[Structured object records]
━━━━━━━━━━

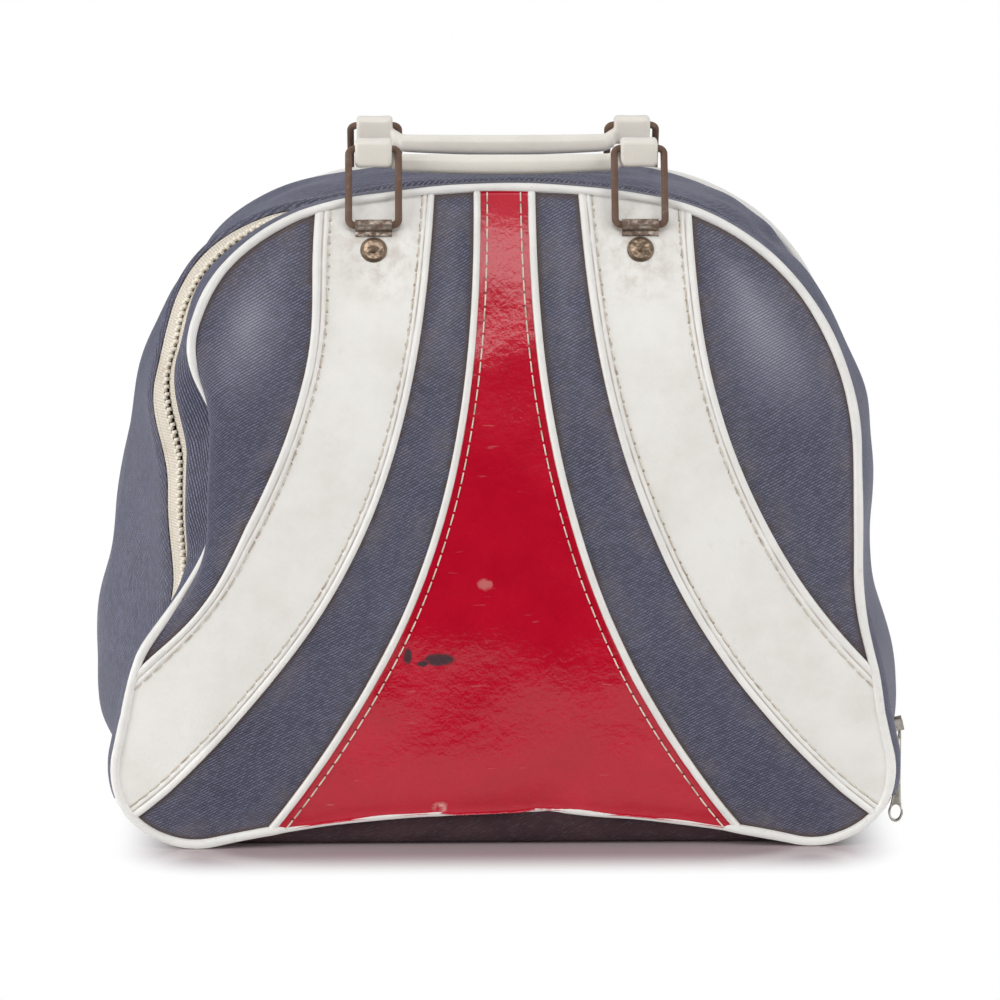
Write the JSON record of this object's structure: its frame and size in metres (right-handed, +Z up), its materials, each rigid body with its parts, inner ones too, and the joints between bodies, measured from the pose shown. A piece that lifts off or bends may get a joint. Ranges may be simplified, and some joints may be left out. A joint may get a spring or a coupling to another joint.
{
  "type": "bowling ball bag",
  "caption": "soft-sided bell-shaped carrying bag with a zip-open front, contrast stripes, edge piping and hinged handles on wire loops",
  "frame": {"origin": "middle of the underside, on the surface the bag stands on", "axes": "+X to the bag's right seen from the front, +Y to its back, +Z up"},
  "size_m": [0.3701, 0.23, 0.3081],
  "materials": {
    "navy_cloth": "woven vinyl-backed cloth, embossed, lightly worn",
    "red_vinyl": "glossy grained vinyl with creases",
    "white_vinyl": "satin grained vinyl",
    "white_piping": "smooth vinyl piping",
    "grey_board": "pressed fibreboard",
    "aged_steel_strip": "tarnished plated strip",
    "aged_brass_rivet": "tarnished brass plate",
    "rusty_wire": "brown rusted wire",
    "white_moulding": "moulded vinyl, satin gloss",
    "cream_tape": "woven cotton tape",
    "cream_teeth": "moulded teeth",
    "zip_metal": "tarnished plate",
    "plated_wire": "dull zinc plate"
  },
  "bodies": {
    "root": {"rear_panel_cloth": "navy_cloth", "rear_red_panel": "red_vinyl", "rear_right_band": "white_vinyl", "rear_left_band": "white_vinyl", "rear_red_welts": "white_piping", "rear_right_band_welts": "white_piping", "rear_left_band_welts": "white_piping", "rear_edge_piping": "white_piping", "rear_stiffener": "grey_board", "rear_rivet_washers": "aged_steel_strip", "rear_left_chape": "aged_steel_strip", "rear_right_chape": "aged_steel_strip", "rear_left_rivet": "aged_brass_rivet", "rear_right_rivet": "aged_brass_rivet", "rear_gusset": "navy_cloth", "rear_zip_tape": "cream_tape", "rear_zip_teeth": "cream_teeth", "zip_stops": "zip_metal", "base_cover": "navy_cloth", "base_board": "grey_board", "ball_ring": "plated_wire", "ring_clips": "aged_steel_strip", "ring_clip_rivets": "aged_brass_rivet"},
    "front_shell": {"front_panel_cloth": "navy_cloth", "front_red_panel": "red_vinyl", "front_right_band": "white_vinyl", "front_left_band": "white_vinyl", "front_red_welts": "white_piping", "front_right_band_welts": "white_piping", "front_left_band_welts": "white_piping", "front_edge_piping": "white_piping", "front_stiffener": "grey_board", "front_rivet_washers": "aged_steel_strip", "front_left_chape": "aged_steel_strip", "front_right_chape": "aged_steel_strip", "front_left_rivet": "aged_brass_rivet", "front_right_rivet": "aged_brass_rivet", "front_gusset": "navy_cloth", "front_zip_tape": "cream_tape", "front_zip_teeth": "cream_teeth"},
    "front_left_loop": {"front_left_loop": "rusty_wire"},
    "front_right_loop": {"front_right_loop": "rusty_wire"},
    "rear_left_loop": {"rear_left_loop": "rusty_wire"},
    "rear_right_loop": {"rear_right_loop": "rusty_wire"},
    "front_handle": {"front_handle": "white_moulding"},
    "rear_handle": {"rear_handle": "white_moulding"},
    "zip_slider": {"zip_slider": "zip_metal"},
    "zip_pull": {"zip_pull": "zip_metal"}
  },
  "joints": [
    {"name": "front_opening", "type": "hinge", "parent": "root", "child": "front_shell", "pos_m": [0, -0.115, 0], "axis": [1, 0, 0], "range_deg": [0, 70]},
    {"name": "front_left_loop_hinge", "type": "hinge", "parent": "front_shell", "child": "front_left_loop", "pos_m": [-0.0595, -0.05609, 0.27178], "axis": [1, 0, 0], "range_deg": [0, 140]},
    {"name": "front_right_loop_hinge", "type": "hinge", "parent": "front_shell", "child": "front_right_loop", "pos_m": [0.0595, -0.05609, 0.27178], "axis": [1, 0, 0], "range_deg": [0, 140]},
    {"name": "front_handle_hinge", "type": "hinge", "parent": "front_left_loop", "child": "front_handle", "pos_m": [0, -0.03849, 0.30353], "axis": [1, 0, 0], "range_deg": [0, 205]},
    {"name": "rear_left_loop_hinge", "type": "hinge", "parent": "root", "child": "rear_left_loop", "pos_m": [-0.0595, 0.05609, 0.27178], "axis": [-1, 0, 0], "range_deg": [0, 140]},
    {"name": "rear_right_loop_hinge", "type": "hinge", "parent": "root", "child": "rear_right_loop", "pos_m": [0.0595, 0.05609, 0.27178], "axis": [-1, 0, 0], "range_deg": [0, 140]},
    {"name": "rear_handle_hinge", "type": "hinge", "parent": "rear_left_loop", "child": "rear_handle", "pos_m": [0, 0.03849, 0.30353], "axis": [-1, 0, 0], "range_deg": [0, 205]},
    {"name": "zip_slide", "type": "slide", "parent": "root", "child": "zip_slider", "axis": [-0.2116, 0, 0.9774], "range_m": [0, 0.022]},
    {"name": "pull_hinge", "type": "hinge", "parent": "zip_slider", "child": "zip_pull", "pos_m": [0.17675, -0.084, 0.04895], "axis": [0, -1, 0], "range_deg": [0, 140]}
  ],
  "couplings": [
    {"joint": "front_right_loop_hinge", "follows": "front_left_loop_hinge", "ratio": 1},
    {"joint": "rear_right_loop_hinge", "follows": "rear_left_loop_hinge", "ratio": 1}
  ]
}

━━━━━━━━━━

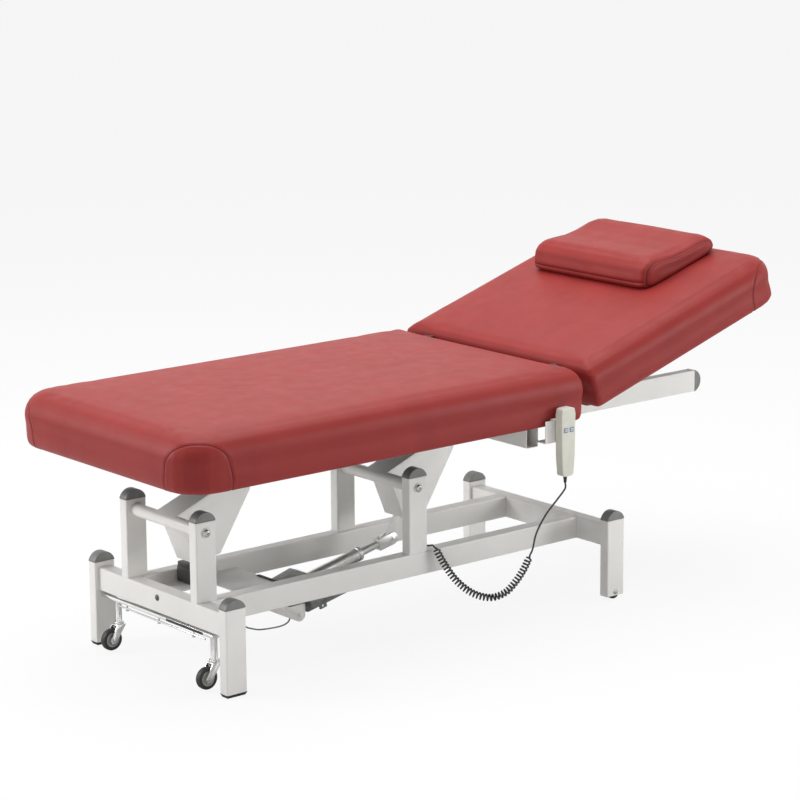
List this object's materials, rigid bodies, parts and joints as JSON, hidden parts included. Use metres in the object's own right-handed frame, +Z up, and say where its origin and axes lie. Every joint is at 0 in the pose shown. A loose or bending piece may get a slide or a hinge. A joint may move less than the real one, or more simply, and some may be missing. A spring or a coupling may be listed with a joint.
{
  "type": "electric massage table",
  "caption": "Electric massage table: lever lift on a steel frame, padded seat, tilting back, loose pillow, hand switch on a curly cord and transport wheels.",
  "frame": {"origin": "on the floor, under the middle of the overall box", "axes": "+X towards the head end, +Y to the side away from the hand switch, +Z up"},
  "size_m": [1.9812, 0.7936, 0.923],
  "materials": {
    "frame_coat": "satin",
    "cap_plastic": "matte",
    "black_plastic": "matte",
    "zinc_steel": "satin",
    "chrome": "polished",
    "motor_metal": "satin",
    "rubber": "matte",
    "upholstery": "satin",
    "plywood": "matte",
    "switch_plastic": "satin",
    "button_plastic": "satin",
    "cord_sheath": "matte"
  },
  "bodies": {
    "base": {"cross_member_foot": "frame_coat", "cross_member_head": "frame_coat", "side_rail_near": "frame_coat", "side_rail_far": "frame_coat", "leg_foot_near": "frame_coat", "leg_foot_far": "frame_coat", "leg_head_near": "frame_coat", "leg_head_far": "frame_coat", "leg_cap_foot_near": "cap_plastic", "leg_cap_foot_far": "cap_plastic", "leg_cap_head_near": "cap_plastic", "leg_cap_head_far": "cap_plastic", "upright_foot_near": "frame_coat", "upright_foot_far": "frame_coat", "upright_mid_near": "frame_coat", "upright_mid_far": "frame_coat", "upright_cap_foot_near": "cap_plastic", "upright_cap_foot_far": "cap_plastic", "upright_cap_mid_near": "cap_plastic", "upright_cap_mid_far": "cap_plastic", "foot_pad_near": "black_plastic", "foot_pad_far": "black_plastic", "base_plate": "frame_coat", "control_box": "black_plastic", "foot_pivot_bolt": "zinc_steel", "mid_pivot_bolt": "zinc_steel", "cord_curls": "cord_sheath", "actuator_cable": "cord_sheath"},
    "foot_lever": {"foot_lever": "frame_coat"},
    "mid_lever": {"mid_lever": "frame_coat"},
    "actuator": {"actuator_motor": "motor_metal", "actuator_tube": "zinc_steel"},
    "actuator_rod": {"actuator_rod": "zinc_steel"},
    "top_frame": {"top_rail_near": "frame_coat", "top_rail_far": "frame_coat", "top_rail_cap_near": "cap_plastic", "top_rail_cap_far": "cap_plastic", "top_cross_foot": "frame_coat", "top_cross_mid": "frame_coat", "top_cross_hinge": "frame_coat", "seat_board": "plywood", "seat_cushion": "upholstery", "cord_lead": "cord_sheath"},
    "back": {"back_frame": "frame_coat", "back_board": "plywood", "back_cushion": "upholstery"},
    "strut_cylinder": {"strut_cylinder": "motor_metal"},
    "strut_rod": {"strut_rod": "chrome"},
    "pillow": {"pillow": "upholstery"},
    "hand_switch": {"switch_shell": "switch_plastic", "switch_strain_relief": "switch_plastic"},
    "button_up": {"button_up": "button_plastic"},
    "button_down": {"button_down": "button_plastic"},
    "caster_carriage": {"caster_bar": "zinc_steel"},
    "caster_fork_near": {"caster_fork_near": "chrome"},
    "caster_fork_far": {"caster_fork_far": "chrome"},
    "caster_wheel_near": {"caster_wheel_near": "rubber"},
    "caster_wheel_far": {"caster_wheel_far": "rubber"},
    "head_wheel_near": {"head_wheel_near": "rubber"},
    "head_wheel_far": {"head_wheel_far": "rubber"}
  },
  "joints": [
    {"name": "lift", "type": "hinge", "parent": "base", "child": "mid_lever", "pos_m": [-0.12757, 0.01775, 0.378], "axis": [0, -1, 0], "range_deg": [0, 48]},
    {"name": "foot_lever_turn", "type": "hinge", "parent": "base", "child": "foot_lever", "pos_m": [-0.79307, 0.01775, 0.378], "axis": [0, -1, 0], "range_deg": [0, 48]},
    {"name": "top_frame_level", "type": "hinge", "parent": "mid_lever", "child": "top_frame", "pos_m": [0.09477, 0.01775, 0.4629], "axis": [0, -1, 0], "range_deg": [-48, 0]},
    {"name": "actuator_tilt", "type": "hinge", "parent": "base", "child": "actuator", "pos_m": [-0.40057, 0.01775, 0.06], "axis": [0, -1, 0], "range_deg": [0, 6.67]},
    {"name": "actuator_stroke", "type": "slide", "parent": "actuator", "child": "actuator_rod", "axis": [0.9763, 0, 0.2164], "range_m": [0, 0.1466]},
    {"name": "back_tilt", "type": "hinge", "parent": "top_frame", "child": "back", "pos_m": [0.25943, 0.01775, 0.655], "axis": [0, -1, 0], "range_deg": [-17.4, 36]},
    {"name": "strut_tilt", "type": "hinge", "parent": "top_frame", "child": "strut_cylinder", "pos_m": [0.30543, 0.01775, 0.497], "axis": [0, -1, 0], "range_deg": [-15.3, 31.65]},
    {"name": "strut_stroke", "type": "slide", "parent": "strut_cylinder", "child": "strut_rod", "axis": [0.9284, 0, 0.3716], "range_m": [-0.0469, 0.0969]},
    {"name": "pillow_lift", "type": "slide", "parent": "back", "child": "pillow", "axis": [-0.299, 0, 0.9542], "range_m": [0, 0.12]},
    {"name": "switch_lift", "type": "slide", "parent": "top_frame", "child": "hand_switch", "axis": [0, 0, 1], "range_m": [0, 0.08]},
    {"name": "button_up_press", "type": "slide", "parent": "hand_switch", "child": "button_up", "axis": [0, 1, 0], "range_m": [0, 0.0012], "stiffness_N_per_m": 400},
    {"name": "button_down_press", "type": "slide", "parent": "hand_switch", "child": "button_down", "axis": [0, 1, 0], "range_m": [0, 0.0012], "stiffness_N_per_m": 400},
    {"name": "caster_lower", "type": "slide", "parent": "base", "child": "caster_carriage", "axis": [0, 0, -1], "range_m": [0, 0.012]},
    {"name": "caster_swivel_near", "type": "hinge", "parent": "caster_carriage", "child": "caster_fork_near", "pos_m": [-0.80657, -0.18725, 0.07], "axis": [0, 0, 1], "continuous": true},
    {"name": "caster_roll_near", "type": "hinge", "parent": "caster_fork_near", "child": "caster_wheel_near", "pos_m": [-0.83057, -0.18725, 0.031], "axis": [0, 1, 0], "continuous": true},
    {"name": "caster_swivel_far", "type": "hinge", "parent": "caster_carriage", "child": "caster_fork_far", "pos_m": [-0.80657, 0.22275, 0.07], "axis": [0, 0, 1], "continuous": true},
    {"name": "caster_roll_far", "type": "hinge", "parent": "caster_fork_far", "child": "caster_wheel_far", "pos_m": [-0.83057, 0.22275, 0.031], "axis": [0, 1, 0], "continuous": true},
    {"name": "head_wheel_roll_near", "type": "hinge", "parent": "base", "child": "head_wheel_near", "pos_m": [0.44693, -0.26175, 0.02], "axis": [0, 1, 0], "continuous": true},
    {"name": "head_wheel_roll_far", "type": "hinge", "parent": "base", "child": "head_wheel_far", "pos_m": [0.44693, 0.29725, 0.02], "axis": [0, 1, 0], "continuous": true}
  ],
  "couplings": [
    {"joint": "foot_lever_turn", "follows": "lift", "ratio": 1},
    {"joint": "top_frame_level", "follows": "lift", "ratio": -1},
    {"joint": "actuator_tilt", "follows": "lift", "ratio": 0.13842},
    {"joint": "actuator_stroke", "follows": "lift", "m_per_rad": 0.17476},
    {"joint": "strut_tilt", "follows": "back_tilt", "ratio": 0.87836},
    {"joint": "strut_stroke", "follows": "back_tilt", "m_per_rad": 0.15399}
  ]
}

━━━━━━━━━━

## EXERCISE OBJECTIVE:
Report how many lines of the records above contain the word "bodies", giving only the number.

## ANSWER TO THIS EXERCISE:
4